5. Dukungan partai politik. Secara hitung-hitungan matematis, dengan dukungan 23 parpol, tentu potensi menang sudah di tangan. Namun, bilamana mesin parpol tidak bisa jalan, SBY-Boediono sendiri sudah menyiapkan tim-tim yang seabrek jumlahnya.

6. Iklan. Sebenanrya, seluruh kandidat mencoba membuat iklan yang menggugah hati masyarakat. Mega-Prabowo dengan keberpihakan pada petani, nelayan, dan mengkritisi hasil kerja SBY seperti dalam kasus Sekolah Gratis, JK-Wiranto dengan lagu ”Tombo Ati”, SBY-Boediono mencuri perhatian dengan mengusung lagu ”Indo Mie”. Sebagai makanan rakyat, sangat jarang jika ada di antara kita yang tidak pernah makan Indo Mie (bukan iklan nih...), sehingga ujung nya mudah ditebak, ”Indo Mie selera ku” yang diganti ”SBY Presiden ku”. Tapi iklan lainnya yang menarik adalah ”Dari raykat untuk Rakyat” yang tentunya mencoba menegaskan bahwa mereka adalah rakyat biasa yang akan mengabdi pada rakyat, secara halus ini jawaban kepada kandidat yang lain, yang orang tuanya adalah Proklamator, pengusaha terkenal serta Begawan Ekonomi.

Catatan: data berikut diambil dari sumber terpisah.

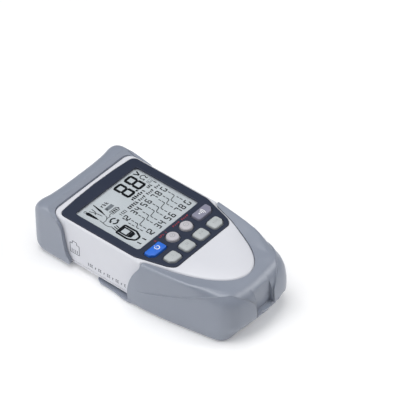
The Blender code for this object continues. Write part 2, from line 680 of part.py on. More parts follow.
def build_screws():
    for k, (x, y) in enumerate(HOUSING_SCREWS, 1):
        build_screw(f"housing_screw_{k}", x, y, z=3.05, head_h=0.6, length=11.0)
    build_screw("housing_screw_5", *TONGUE_SCREW, z=TONGUE_Z + 0.1, head_h=0.6, length=6.4)
    for side, (x, y) in zip(("left", "right"), CAP_SCREWS):
        build_screw(f"cap_screw_{side}", x, y, z=0.5, head_h=1.4, length=11.0)
    for k, (x, y) in enumerate(REMOTE_SCREWS, 1):
        build_screw(f"remote_screw_{k}", x, y, z=0.15, head_h=0.6, length=9.0)


# ------------------------------------------------------------------ remote terminal
def remote_ring(z, distance, end_factor):
    """One level of the skin: the arms roll over tighter than the end, the plate's edge is small."""
    ring = []
    for (x, y), (x_in, y_in) in zip(REMOTE_OUTLINE, inset(REMOTE_OUTLINE, distance, 1.75)):
        share = 1.0
        if z > 20.0:
            share -= 0.5 * smoothstep(-62.0, -40.0, y)
        elif z < 3.0:
            share -= 0.53 * smoothstep(-8.0, -2.0, y)
        share += (end_factor - 1.0) * smoothstep(-67.0, -75.0, y)
        ring.append((x + (x_in - x) * share, y + (y_in - y) * share, z))
    return ring


def build_remote_housing(cover_outline):
    remote = loft("remote_housing", [remote_ring(*level) for level in REMOTE_PROFILE])
    dock_outline = clip_y(BODY_OUTLINE, y_high=40)
    # only the plate is left in front (+Y) of the arms' curved edge
    cut(remote,
        side_prism("arm_front", ARM_EDGE + [(60, PLATE_TOP_Z), (60, 40.0)], -60, 60),
        prism("dock_upper", inset(dock_outline, -GAP), TONGUE_Z - GAP, 60),
        prism("dock_lower", inset(clip_y(dock_outline, y_low=THICK_END_Y), -GAP),
              PLATE_TOP_Z, 40))
    for side in (-1, 1):
        corner = [(side * x, PLATE_END_Y + y) for x, y in PLATE_CORNER]
        cut(remote, prism("corner", corner, -1, 5))

    # notch in the -Y end; its face is a little deeper at the top
    face_y = NOTCH_MOUTH_Y + NOTCH_DEPTH
    floor_z, top_z = NOTCH_Z
    cut(remote, side_prism("notch", [
        (NOTCH_MOUTH_Y - 8, floor_z), (face_y, floor_z),
        (face_y + NOTCH_LEAN, top_z), (NOTCH_MOUTH_Y - 8, top_z + 3)],
        -NOTCH_HALF_W, NOTCH_HALF_W))

    # cavity for the board, open below through a ledge that carries the cover
    cavity_outline = clip_y(inset(REMOTE_OUTLINE, 3.6, 3.4), y_high=REMOTE_CAVITY_Y)
    ledge_outline = clip_y(inset(REMOTE_OUTLINE, 8.6, 1.8), y_high=REMOTE_CAVITY_Y - 3.6)
    cut(remote,
        prism("cavity", cavity_outline, 3.6, TONGUE_Z - 2.4),
        prism("ledge", ledge_outline, -1, 5),
        prism("cover_seat", cover_outline, -1, 2.1))
    for x, y in REMOTE_SCREWS:
        join(remote, cylinder("post", x, y, 2.6, 2.1, TONGUE_Z - 1.4))
        cut_pilot(remote, x, y, 0, 15.0)
    cut(remote, port_window(0.0, -34, -20, REMOTE_PORT_Z))
    finish(remote, GREY, smooth=True)


def build_remote_cover(cover_outline):
    cover = prism("remote_base_cover", inset(cover_outline, GAP), 0.1, 1.8)
    for x, y in REMOTE_SCREWS:
        cut_screw_hole(cover, x, y, -1, 5, seat_r=2.8, seat_z=1.0)
    finish(cover, GREY)


def build_remote_board():
    board = prism("remote_pcb", mirrored([(24.5, -36.6), (21.5, -62.0)]), 5.5, 7.1)
    for x, y in REMOTE_SCREWS:
        cut(board, cylinder("post_hole", x, y, 3.0, 0, 9))
    finish(board, PCB)


def build_remote():
    cover_outline = clip_y(inset(REMOTE_OUTLINE, 7.0, 1.8), y_high=REMOTE_CAVITY_Y - 2.0)
    build_remote_housing(cover_outline)
    build_remote_cover(cover_outline)
    build_remote_board()
    # this socket faces the dock, and so is covered while the remote is on the tester
    build_socket("remote_rj45_socket", "remote_socket_contacts", 0.0,
                 REMOTE_PORT_Y, REMOTE_PORT_Z)


# ------------------------------------------------------------------ build
def build_tester():
    build_front_housing()
    build_rear_housing()
    build_end_cap()
    build_display()
    build_board()
    for key in KEYS:
        build_key(key)
        build_key_switch(key)
    for side, x in (("left", -PORT_X), ("right", PORT_X)):
        build_socket(f"rj45_socket_{side}", f"socket_contacts_{side}", x, PORT_Y, PORT_Z)
    build_battery()
    build_leads()
    build_battery_door()


for old_object in list(bpy.data.objects):
    bpy.data.objects.remove(old_object, do_unlink=True)
build_tester()
build_remote()
build_screws()
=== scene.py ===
"""Looks of the network cable tester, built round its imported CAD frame.

Sizes here are millimetres, Blender's are metres, both in the CAD's frame. The tester lies on its
back: X runs across it, Z up to its front face, and its grey end cap with two sockets is at +Y.
The remote terminal is docked at -Y, under and around the narrow tongue of the tester's body.
Each modelled piece rides on the same body as the CAD node it stands for.
"""

import math

import bmesh
import bpy
import numpy as np
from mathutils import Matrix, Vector
from mathutils.geometry import delaunay_2d_cdt

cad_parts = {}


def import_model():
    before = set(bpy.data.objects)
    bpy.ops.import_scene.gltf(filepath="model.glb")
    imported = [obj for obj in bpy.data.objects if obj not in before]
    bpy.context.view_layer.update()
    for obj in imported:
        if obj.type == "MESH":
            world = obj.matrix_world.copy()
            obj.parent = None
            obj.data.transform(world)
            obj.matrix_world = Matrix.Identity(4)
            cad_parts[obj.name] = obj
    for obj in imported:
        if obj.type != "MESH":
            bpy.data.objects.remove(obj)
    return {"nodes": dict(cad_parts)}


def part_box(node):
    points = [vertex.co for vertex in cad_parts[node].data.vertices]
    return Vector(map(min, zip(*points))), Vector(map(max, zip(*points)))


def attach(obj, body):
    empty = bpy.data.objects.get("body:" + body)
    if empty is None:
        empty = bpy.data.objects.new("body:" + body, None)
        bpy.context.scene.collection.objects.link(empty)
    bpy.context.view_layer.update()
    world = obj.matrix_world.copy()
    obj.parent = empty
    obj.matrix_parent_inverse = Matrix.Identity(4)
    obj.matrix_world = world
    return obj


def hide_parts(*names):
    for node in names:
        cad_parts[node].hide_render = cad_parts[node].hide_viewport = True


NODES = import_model()["nodes"]
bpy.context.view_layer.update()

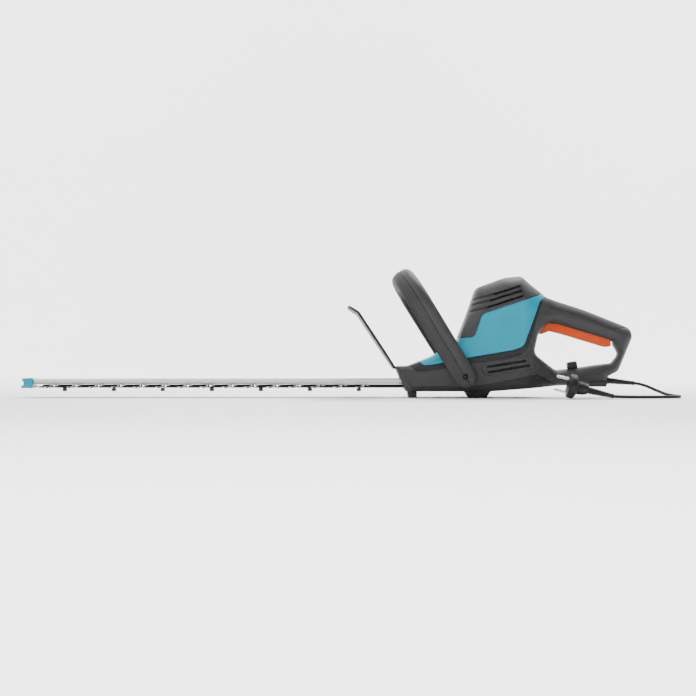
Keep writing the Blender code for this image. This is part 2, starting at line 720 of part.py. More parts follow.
def loop_line():
    """The loop's middle line (across, up), from one leg's end over the crossbar to the other."""
    end = -LOOP_DEPTH + 0.25
    corners = [
        (LEG_Y, end, 0), (LEG_Y, FLARE_START, 60), (CROSSBAR_Y, LOOP_HEIGHT, LOOP_CORNER),
        (-CROSSBAR_Y, LOOP_HEIGHT, LOOP_CORNER), (-LEG_Y, FLARE_START, 60), (-LEG_Y, end, 0),
    ]
    line = outline(corners, 22.0)
    ends = [math.dist(point, corners[-1][:2]) for point in line]
    line = line[: ends.index(min(ends)) + 1]
    extra = [-LOOP_DEPTH * share for share in (0.94, 0.8, 0.55, 0.0)]
    line[1:1] = [(LEG_Y, up) for up in extra]
    line[-1:-1] = [(-LEG_Y, up) for up in reversed(extra)]
    return line


def loop_half(name, side):
    """One of the loop's two mouldings: side -1 is the front one, 1 the rear one."""
    line = loop_line()
    stations = []
    for k, (y, up) in enumerate(line):
        before, after = line[max(k - 1, 0)], line[min(k + 1, len(line) - 1)]
        along = Vector((after[0] - before[0], after[1] - before[1])).normalized()
        outward = Vector((along.y, -along.x))
        depth = math.sqrt(LOOP_DEPTH**2 - min(0.0, up) ** 2)
        share = float(smooth_step(45, LOOP_HEIGHT - 8, np.array([up]))[0])
        half = (LEG_THICKNESS + (CROSSBAR_THICKNESS - LEG_THICKNESS) * share) / 2
        ring = []
        for step in range(9):
            turn = math.pi * (step / 8 - 0.5)
            reach = GAP / 2 + (depth - GAP / 2) * math.cos(turn) ** 0.78
            shift = half * math.copysign(abs(math.sin(turn)) ** 0.78, turn)
            ring.append(loop_point(y + outward.x * shift, up + outward.y * shift, side * max(reach, GAP / 2)))
        stations.append(ring)
    half_loop = swept(name, stations)
    low_up = LOOP_HEIGHT - CROSSBAR_THICKNESS / 2 - 12
    corners = [(-SWITCH_BAR_HALF_LENGTH - 1.5, low_up), (SWITCH_BAR_HALF_LENGTH + 1.5, low_up),
               (SWITCH_BAR_HALF_LENGTH + 1.5, LOOP_HEIGHT), (-SWITCH_BAR_HALF_LENGTH - 1.5, LOOP_HEIGHT)]
    carve(half_loop, loop_block("switch_slot", corners, SWITCH_BAR_DEPTH + 0.6))
    for across in (-1, 1):
        ends = sorted((across * (LEG_Y - LEG_THICKNESS), across * (LEG_Y + LEG_THICKNESS)))
        carve(half_loop, pin_along_y("screw_hole", PIVOT_SCREW_RADIUS + GAP, *ends, PIVOT, 12))
        head = sorted((across * LEG_Y, across * (LEG_Y + LEG_THICKNESS)))
        carve(half_loop, pin_along_y("head_hole", PIVOT_HEAD_RADIUS + GAP, *head, PIVOT, 16))
    return half_loop


def loop_block(name, corners, depth):
    """A block with its outline in the loop's plane, equally deep on both sides of it."""
    stations = [[loop_point(y, up, out) for y, up in corners] for out in (-depth, depth)]
    return swept(name, stations)


def make_front_handle():
    finish(loop_half("front_handle_front", -1), "soft_grip")
    finish(loop_half("front_handle_rear", 1), "graphite")


def make_switch_bar():
    """The second switch: a bar along the crossbar's inner side that is squeezed into it."""
    top = LOOP_HEIGHT - CROSSBAR_THICKNESS / 2 + SWITCH_BAR_TRAVEL
    low = top - SWITCH_BAR_TRAVEL - SWITCH_BAR_PROUD
    half = SWITCH_BAR_HALF_LENGTH
    corners = outline([(-half, low, 6), (half, low, 6), (half, top, 1), (-half, top, 1)])
    bar = finish(loop_block("front_switch_bar", corners, SWITCH_BAR_DEPTH), "black")
    set_origin(bar, loop_point(0, top, 0))
    return bar


def make_pivot_screws():
    for name, side in (("handle_screw_left", -1), ("handle_screw_right", 1)):
        head = sorted((side * (LEG_Y + GAP), side * (LEG_Y + 3.4)))
        screw = pin_along_y(name, PIVOT_HEAD_RADIUS, *head, PIVOT, 14)
        shank = sorted((side * (SCREW_DEPTH + GAP), side * (LEG_Y + 1.0)))
        carve(screw, pin_along_y("shank", PIVOT_SCREW_RADIUS, *shank, PIVOT, 10), "UNION")
        finish(screw, "steel")


# ---- Blade assembly ---------------------------------------------------------------------------------------


def bolt_places():
    return [FIRST_BOLT_X + BOLT_PITCH * k for k in range(BOLT_COUNT)]


def tooth_places():
    return [FIRST_TOOTH_X + TOOTH_PITCH * k for k in range(TOOTH_COUNT)]


def blade_outline(shift):
    """One blade: toothed on both sides along the bar, plain in the housing, with a yoke at its tail."""
    yoke_front = GEAR_X - CAM_RADIUS - CAM_THROW - BLADE_TRAVEL - 6
    yoke_back = GEAR_X + CAM_RADIUS + CAM_THROW + BLADE_TRAVEL + 6
    yoke_half = CAM_RADIUS + CAM_THROW + 5.5
    edge = [(BLADE_TIP_X, BLADE_HALF_WIDTH - 5), (BLADE_TIP_X + 5, BLADE_HALF_WIDTH)]
    for x in tooth_places():
        edge += [(x - TOOTH_ROOT, BLADE_HALF_WIDTH), (x - TOOTH_TIP, TOOTH_REACH),
                 (x + TOOTH_TIP, TOOTH_REACH), (x + TOOTH_ROOT, BLADE_HALF_WIDTH)]
    edge += [(yoke_front - 8, BLADE_HALF_WIDTH), (yoke_front, yoke_half), (yoke_back, yoke_half)]
    near = [(x + shift, -y) for x, y in edge]
    far = [(x + shift, y) for x, y in reversed(edge)]
    return near + far


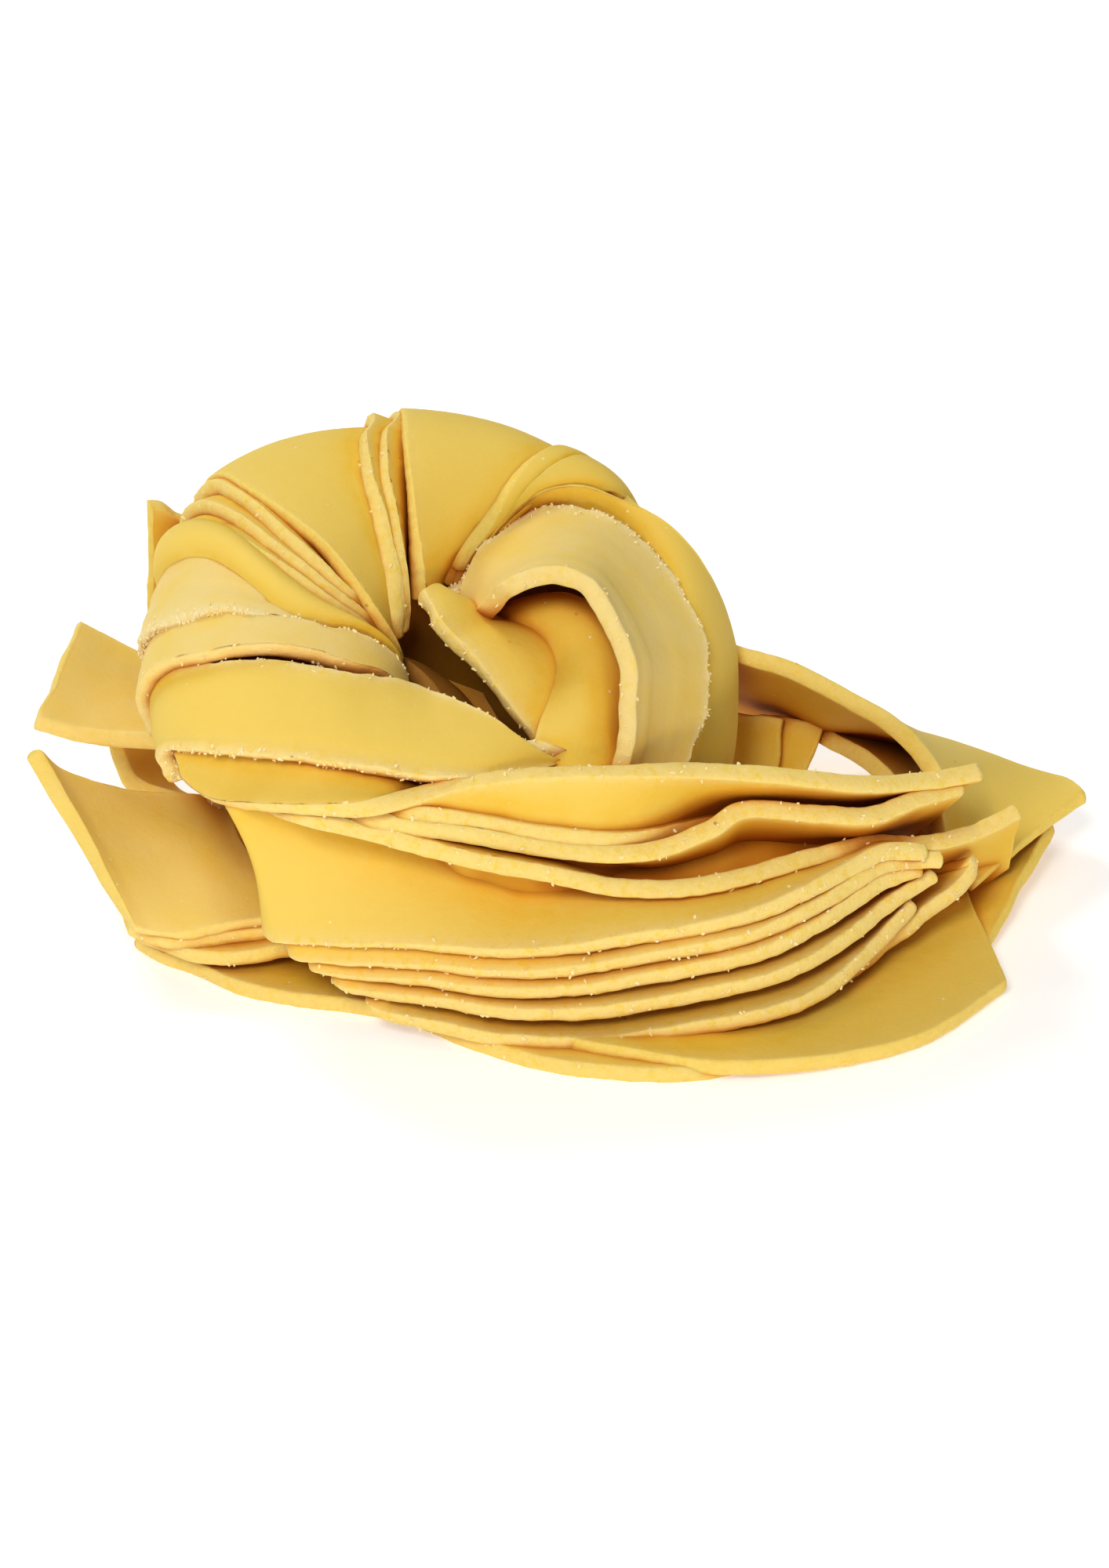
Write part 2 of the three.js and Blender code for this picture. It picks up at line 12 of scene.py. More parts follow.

Walau begitu, bukan berarti tidak ada faktor negatif yang sempat dianggap dapat menggembosi SBY-Boediono, seperti pernyata beberapa anggota Tim Kampanye yang mengutak-atik masalah SARA, adanya Kampanye Negatif mengenai Istri Cawapres Boediono, termasuk soal sihir yang diungkap sendiri oleh SBY. Meksi di kahir cerita, SBY-Boediono tetap menang, tapi faktor tersebut juga tidak bisa diabaikan begitu saja, dan bisa jadi bahan pelajaran kandidat Capres/Cawapres ke depan untuk memilih Tim Kampanye yang tetap tenang, santun serta tetap diperlukan Tim yang cerdasr, terutama mengerti dalam hal komunikasi politik.

Ada tambahan lain?

1 komentar:

Bima Indra Gunawan mengatakan...

Ada satu lagi.... seperti biasa (dunia telekomunikasi), faktor incumbent juga menjadi faktor yang sangat mempengaruhi.
Bisa kita lihat ketika deklarasi pasangan SBY-Boediono, begitu banyak bagian dari pemerintahan yang hadir seperti gurbernur, pejabat daerah dll.